The ban was repealed after a hard-fought political and legal campaign by a group of veterans called the Rank Outsiders. In recent years, Fighting With Pride has followed in their footsteps, campaigning for both recognition and reparations.
Now, they’ve achieved not just the monument, but the promise of up to £70,000 compensation each, and a public apology from then-Prime Minister Rishi Sunak, delivered on behalf of the nation in July 2023.
“I didn’t think this day would ever come, even with the campaign,” Pte Morgan says. “I’ve spoken to some of the serving personnel today, and they live a life that we could never live.”

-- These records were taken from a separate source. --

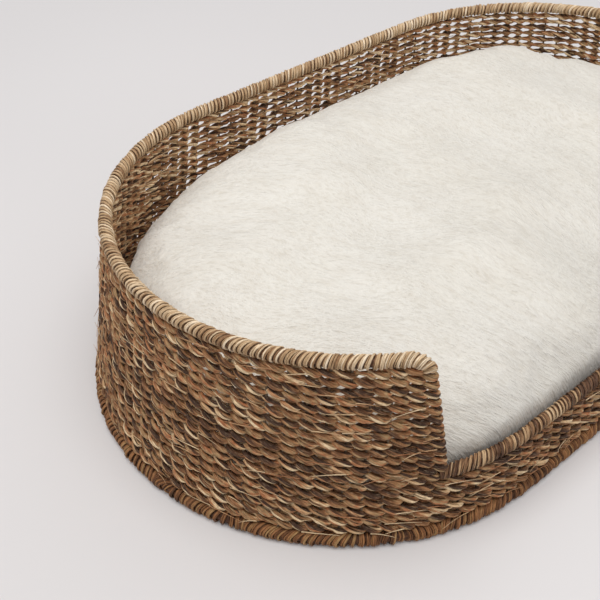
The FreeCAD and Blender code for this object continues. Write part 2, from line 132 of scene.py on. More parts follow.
def grass_material(name, stops, highlight_colour, highlight_share, crevice_shade, bump_height=0.00035):
    """Dried leaf: a tone of its own, streaks along its fibres, painted shade darkening its edges as in the gaps
    between leaves, and painted highlights on its edges.
    """
    m, nt, shader = new_material(name, 0.62)
    shader.inputs["Specular IOR Level"].default_value = 0.35
    fibre = attribute(nt, "fibre", "Vector")
    tone = attribute(nt, "tone", "Fac")
    edge = attribute(nt, "edge", "Fac")
    fine = noise_node(nt, fibre, 2.2, 4.0, 0.65)
    broad = noise_node(nt, fibre, 0.55, 2.0)
    shade = math_node(nt, "MULTIPLY_ADD", broad, 0.55, math_node(nt, "SUBTRACT", tone, 0.275))
    colour = ramp(nt, shade, stops)
    streak = ramp(
        nt, fine, [(0.32, (0.49, 0.44, 0.385, 1)), (0.5, (0.97, 0.95, 0.91, 1)), (0.68, (1.38, 1.35, 1.26, 1))]
    )
    colour = mix(nt, 1.0, colour, streak, "MULTIPLY")
    # painted shade: the leaf darkens towards its edges, as the gaps between leaves lie in shade
    dark = ramp(nt, edge, [(0.55, (1.08, 1.08, 1.08, 1)), (0.8, (0.86, 0.84, 0.82, 1)), (0.98, crevice_shade)])
    colour = mix(nt, 1.0, colour, dark, "MULTIPLY")
    # painted highlight: ragged light streaks on the leaf edges, where they catch the light
    edge_highlight = math_node(nt, "MULTIPLY", math_node(nt, "POWER", edge, 3.0), highlight_share)
    ragged = math_node(nt, "MULTIPLY_ADD", fine, 5.0, -2.6, clamp=True)
    edge_highlight = math_node(nt, "MULTIPLY", edge_highlight, ragged, clamp=True)
    colour = mix(nt, edge_highlight, colour, highlight_colour)
    nt.links.new(colour, shader.inputs["Base Color"])
    bump(nt, shader, fine, bump_height)
    return m


GRASS = grass_material(
    "seagrass",
    [
        (0.0, srgb(66, 40, 24)),
        (0.18, srgb(114, 74, 44)),
        (0.36, srgb(168, 122, 82)),
        (0.5, srgb(170, 142, 104)),
        (0.62, srgb(172, 106, 66)),
        (0.76, srgb(208, 172, 130)),
        (0.92, srgb(236, 212, 176)),
    ],
    # painted highlight colour and its share, then the painted shade colour of the gaps between leaves
    srgb(240, 214, 176),
    1.0,
    (0.28, 0.23, 0.19, 1),
)
RIM_CORD = grass_material(
    "rim_cord",
    [
        (0.0, srgb(84, 54, 35)),
        (0.25, srgb(146, 109, 76)),
        (0.5, srgb(190, 160, 124)),
        (0.75, srgb(216, 192, 161)),
        (1.0, srgb(240, 224, 202)),
    ],
    # painted highlight colour and its share, then the painted shade colour of the gaps between turns
    srgb(240, 226, 198),
    0.8,
    (0.30, 0.24, 0.19, 1),
)
BASE_CORD = grass_material(
    "base_cord",
    [
        (0.0, srgb(78, 48, 28)),
        (0.3, srgb(120, 79, 48)),
        (0.55, srgb(156, 108, 68)),
        (0.8, srgb(150, 118, 78)),
        (1.0, srgb(196, 154, 106)),
    ],
    # painted highlight colour and its share, then the painted shade colour of the gaps between turns
    srgb(206, 176, 132),
    0.8,
    (0.34, 0.29, 0.25, 1),
)


def object_point(nt):
    return nt.nodes.new("ShaderNodeTexCoord").outputs["Object"]


def wire_material():
    """Painted frame wire, slightly worn."""
    m, nt, shader = new_material("frame_wire", 0.5)
    shader.inputs["Metallic"].default_value = 0.25
    worn = noise_node(nt, object_point(nt), 60.0)
    colour = ramp(nt, worn, [(0.35, srgb(84, 68, 52)), (0.7, srgb(122, 104, 84))])
    nt.links.new(colour, shader.inputs["Base Color"])
    return m


NAP_FROM = (0.14, -0.47)  # the fur lies along lines that meet here, before the cushion


def nap_vector(nt, place):
    """Coordinates stretched along the fur: across it, along it, and up."""
    warp = nt.nodes.new("ShaderNodeTexNoise")
    warp.inputs["Scale"].default_value = 7.0
    warp.inputs["Detail"].default_value = 1.0
    nt.links.new(place, warp.inputs["Vector"])
    swirl = nt.nodes.new("ShaderNodeVectorMath")
    swirl.operation = "MULTIPLY_ADD"
    nt.links.new(warp.outputs["Color"], swirl.inputs[0])
    swirl.inputs[1].default_value = (0.09, 0.09, 0.03)
    nt.links.new(place, swirl.inputs[2])
    flat = nt.nodes.new("ShaderNodeSeparateXYZ")
    nt.links.new(swirl.outputs[0], flat.inputs[0])
    east = math_node(nt, "SUBTRACT", flat.outputs["X"], NAP_FROM[0])
    north = math_node(nt, "SUBTRACT", flat.outputs["Y"], NAP_FROM[1])
    bearing = math_node(nt, "ARCTAN2", east, north)
    squares = [math_node(nt, "MULTIPLY", v, v) for v in (east, north)]
    far = math_node(nt, "SQRT", math_node(nt, "ADD", *squares))
    lay = nt.nodes.new("ShaderNodeCombineXYZ")
    nt.links.new(math_node(nt, "MULTIPLY", bearing, 0.6), lay.inputs[0])
    nt.links.new(math_node(nt, "MULTIPLY", far, 0.33), lay.inputs[1])
    nt.links.new(math_node(nt, "MULTIPLY", flat.outputs["Z"], 0.25), lay.inputs[2])
    return lay.outputs[0]


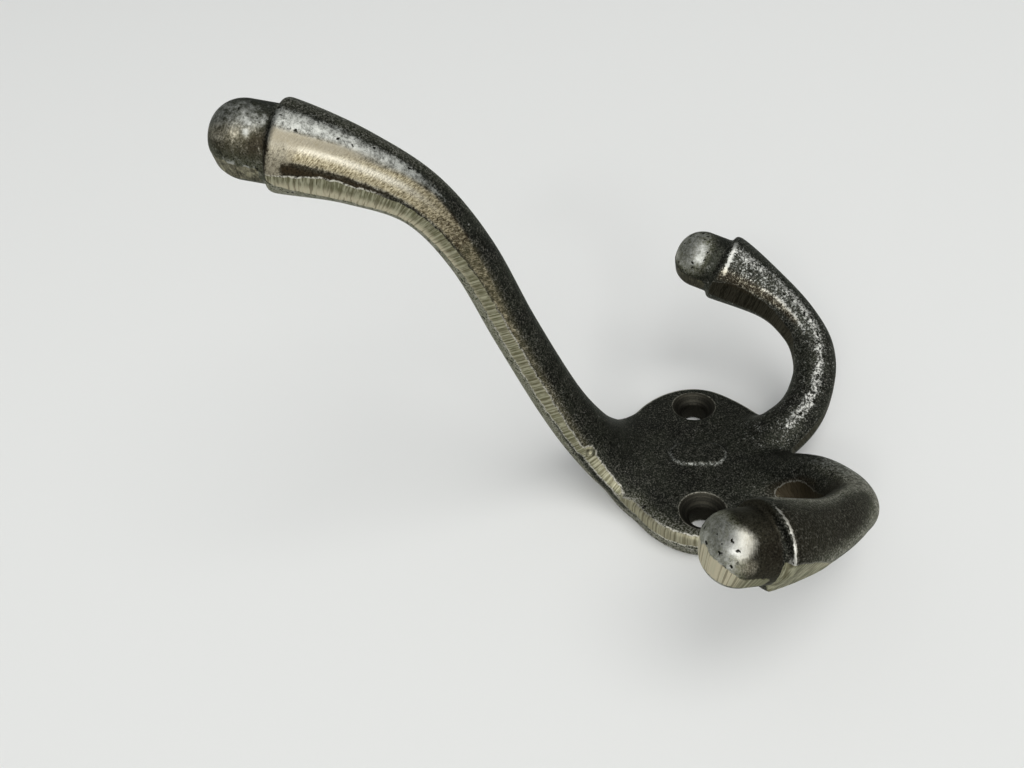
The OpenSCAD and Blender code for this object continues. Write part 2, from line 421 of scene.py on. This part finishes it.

For Lt Cdr Lustig-Prean, seeing the monument will be “an intensely emotional experience – not just because we never expected to get this far, but also because for anyone who serves, remembrance of those who gave their lives is profoundly important to us.
“That’s one of the reasons why I really want to go and see that memorial and contemplate the LGBTQ people who died for this country, as well as those who gave their careers because of this policy.”
Lt Cdr Jones agrees, and says the campaign has “restored [LGBT veterans] from what they felt was a position of shame to being recognised as incredible heroes of the Armed Forces.
“In the traditions of the Royal Navy, I’ll raise a glass of Port and be glad to see the battle behind me.”